-- START OF GIVEN DATA --

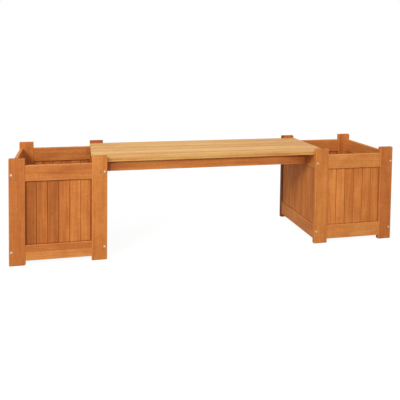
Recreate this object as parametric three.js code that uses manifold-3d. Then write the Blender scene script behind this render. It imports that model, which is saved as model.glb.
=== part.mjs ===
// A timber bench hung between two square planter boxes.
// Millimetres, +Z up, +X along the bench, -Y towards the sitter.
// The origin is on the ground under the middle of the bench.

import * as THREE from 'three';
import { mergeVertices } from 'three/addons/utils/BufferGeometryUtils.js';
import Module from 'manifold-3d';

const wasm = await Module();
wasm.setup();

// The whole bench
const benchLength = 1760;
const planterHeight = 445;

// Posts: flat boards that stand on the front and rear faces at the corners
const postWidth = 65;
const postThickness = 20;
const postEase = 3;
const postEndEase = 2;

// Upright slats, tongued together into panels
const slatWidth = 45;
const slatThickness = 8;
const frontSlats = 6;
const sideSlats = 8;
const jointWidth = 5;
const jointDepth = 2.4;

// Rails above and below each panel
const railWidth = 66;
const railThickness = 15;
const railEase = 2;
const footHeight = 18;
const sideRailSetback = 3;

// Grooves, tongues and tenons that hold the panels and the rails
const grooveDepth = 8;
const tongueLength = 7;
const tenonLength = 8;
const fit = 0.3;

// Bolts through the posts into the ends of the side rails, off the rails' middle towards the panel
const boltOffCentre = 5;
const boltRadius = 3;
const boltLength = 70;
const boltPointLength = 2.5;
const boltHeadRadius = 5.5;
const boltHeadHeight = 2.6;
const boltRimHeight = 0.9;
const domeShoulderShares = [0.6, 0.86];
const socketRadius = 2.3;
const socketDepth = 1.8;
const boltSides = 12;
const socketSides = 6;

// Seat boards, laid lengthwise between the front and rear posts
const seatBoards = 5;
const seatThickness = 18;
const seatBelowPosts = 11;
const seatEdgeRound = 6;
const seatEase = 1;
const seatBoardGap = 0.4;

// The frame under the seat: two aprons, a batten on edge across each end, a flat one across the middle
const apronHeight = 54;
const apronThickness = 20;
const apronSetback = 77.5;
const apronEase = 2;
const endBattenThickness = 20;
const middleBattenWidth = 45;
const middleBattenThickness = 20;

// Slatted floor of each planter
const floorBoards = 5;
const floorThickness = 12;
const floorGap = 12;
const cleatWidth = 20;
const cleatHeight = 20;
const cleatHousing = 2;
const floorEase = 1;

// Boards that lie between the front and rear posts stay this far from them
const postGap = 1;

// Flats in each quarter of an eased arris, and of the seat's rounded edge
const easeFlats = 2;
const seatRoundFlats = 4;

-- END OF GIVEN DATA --

= WHAT YOU WILL DO =
In how many lines of the data does the string "this" appear? Give only the number.

= FINISHED ANSWER =
2